▸ **EXERCISE PROMPT**: Repeat everything in the material exactly.

▸ **PROVIDED DATA**:
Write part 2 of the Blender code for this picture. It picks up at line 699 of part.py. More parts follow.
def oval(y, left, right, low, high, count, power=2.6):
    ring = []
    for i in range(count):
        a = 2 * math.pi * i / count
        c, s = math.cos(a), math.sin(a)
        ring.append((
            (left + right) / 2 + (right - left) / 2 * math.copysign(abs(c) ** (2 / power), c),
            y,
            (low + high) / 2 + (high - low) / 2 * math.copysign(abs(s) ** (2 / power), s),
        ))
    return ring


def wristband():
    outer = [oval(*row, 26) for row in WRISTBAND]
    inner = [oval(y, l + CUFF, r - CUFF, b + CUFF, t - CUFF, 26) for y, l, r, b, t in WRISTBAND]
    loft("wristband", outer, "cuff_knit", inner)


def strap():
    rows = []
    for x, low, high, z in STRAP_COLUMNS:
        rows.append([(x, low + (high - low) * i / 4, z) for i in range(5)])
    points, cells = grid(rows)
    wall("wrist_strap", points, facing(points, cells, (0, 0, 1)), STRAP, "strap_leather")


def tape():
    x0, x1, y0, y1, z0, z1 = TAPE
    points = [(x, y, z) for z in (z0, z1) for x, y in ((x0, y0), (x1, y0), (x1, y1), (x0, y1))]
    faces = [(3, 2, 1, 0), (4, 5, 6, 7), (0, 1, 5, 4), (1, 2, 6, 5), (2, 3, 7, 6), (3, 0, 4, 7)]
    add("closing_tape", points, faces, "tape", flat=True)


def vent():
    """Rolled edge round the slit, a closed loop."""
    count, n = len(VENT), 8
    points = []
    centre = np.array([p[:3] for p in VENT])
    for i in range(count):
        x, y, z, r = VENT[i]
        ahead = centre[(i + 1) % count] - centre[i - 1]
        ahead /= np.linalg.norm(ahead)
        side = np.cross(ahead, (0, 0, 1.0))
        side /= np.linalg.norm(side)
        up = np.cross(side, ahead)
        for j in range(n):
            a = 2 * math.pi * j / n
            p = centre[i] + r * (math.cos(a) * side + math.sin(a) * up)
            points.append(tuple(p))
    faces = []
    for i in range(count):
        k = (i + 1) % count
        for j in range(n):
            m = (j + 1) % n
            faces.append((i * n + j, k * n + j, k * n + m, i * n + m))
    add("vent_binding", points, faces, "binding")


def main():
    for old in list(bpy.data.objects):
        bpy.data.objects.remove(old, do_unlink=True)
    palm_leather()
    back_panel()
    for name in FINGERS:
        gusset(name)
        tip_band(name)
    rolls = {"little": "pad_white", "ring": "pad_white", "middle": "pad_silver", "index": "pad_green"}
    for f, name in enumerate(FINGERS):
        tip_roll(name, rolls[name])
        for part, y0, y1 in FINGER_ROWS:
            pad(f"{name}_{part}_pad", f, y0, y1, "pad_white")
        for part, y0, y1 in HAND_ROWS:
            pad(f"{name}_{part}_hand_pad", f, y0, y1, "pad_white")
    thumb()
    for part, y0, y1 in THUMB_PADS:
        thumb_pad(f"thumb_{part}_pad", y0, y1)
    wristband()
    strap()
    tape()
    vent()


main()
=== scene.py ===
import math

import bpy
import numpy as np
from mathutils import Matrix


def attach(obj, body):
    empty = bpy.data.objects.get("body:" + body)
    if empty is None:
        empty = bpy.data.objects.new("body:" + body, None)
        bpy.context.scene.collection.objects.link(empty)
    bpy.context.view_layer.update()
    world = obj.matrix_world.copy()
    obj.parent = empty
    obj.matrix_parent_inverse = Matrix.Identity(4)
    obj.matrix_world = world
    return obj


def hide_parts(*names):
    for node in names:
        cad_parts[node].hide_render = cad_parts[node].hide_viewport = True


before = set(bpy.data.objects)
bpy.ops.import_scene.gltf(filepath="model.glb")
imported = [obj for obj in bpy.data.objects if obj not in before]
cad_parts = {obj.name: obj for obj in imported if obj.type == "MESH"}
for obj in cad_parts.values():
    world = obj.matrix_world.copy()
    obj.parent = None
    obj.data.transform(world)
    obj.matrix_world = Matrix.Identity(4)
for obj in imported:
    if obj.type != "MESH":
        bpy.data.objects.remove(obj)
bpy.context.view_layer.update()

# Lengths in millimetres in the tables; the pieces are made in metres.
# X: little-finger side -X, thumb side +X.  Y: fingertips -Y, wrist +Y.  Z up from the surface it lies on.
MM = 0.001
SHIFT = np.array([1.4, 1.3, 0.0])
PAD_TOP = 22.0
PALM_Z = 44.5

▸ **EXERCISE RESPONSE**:
Write part 2 of the Blender code for this picture. It picks up at line 699 of part.py. More parts follow.
def oval(y, left, right, low, high, count, power=2.6):
    ring = []
    for i in range(count):
        a = 2 * math.pi * i / count
        c, s = math.cos(a), math.sin(a)
        ring.append((
            (left + right) / 2 + (right - left) / 2 * math.copysign(abs(c) ** (2 / power), c),
            y,
            (low + high) / 2 + (high - low) / 2 * math.copysign(abs(s) ** (2 / power), s),
        ))
    return ring


def wristband():
    outer = [oval(*row, 26) for row in WRISTBAND]
    inner = [oval(y, l + CUFF, r - CUFF, b + CUFF, t - CUFF, 26) for y, l, r, b, t in WRISTBAND]
    loft("wristband", outer, "cuff_knit", inner)


def strap():
    rows = []
    for x, low, high, z in STRAP_COLUMNS:
        rows.append([(x, low + (high - low) * i / 4, z) for i in range(5)])
    points, cells = grid(rows)
    wall("wrist_strap", points, facing(points, cells, (0, 0, 1)), STRAP, "strap_leather")


def tape():
    x0, x1, y0, y1, z0, z1 = TAPE
    points = [(x, y, z) for z in (z0, z1) for x, y in ((x0, y0), (x1, y0), (x1, y1), (x0, y1))]
    faces = [(3, 2, 1, 0), (4, 5, 6, 7), (0, 1, 5, 4), (1, 2, 6, 5), (2, 3, 7, 6), (3, 0, 4, 7)]
    add("closing_tape", points, faces, "tape", flat=True)


def vent():
    """Rolled edge round the slit, a closed loop."""
    count, n = len(VENT), 8
    points = []
    centre = np.array([p[:3] for p in VENT])
    for i in range(count):
        x, y, z, r = VENT[i]
        ahead = centre[(i + 1) % count] - centre[i - 1]
        ahead /= np.linalg.norm(ahead)
        side = np.cross(ahead, (0, 0, 1.0))
        side /= np.linalg.norm(side)
        up = np.cross(side, ahead)
        for j in range(n):
            a = 2 * math.pi * j / n
            p = centre[i] + r * (math.cos(a) * side + math.sin(a) * up)
            points.append(tuple(p))
    faces = []
    for i in range(count):
        k = (i + 1) % count
        for j in range(n):
            m = (j + 1) % n
            faces.append((i * n + j, k * n + j, k * n + m, i * n + m))
    add("vent_binding", points, faces, "binding")


def main():
    for old in list(bpy.data.objects):
        bpy.data.objects.remove(old, do_unlink=True)
    palm_leather()
    back_panel()
    for name in FINGERS:
        gusset(name)
        tip_band(name)
    rolls = {"little": "pad_white", "ring": "pad_white", "middle": "pad_silver", "index": "pad_green"}
    for f, name in enumerate(FINGERS):
        tip_roll(name, rolls[name])
        for part, y0, y1 in FINGER_ROWS:
            pad(f"{name}_{part}_pad", f, y0, y1, "pad_white")
        for part, y0, y1 in HAND_ROWS:
            pad(f"{name}_{part}_hand_pad", f, y0, y1, "pad_white")
    thumb()
    for part, y0, y1 in THUMB_PADS:
        thumb_pad(f"thumb_{part}_pad", y0, y1)
    wristband()
    strap()
    tape()
    vent()


main()
=== scene.py ===
import math

import bpy
import numpy as np
from mathutils import Matrix


def attach(obj, body):
    empty = bpy.data.objects.get("body:" + body)
    if empty is None:
        empty = bpy.data.objects.new("body:" + body, None)
        bpy.context.scene.collection.objects.link(empty)
    bpy.context.view_layer.update()
    world = obj.matrix_world.copy()
    obj.parent = empty
    obj.matrix_parent_inverse = Matrix.Identity(4)
    obj.matrix_world = world
    return obj


def hide_parts(*names):
    for node in names:
        cad_parts[node].hide_render = cad_parts[node].hide_viewport = True


before = set(bpy.data.objects)
bpy.ops.import_scene.gltf(filepath="model.glb")
imported = [obj for obj in bpy.data.objects if obj not in before]
cad_parts = {obj.name: obj for obj in imported if obj.type == "MESH"}
for obj in cad_parts.values():
    world = obj.matrix_world.copy()
    obj.parent = None
    obj.data.transform(world)
    obj.matrix_world = Matrix.Identity(4)
for obj in imported:
    if obj.type != "MESH":
        bpy.data.objects.remove(obj)
bpy.context.view_layer.update()

# Lengths in millimetres in the tables; the pieces are made in metres.
# X: little-finger side -X, thumb side +X.  Y: fingertips -Y, wrist +Y.  Z up from the surface it lies on.
MM = 0.001
SHIFT = np.array([1.4, 1.3, 0.0])
PAD_TOP = 22.0
PALM_Z = 44.5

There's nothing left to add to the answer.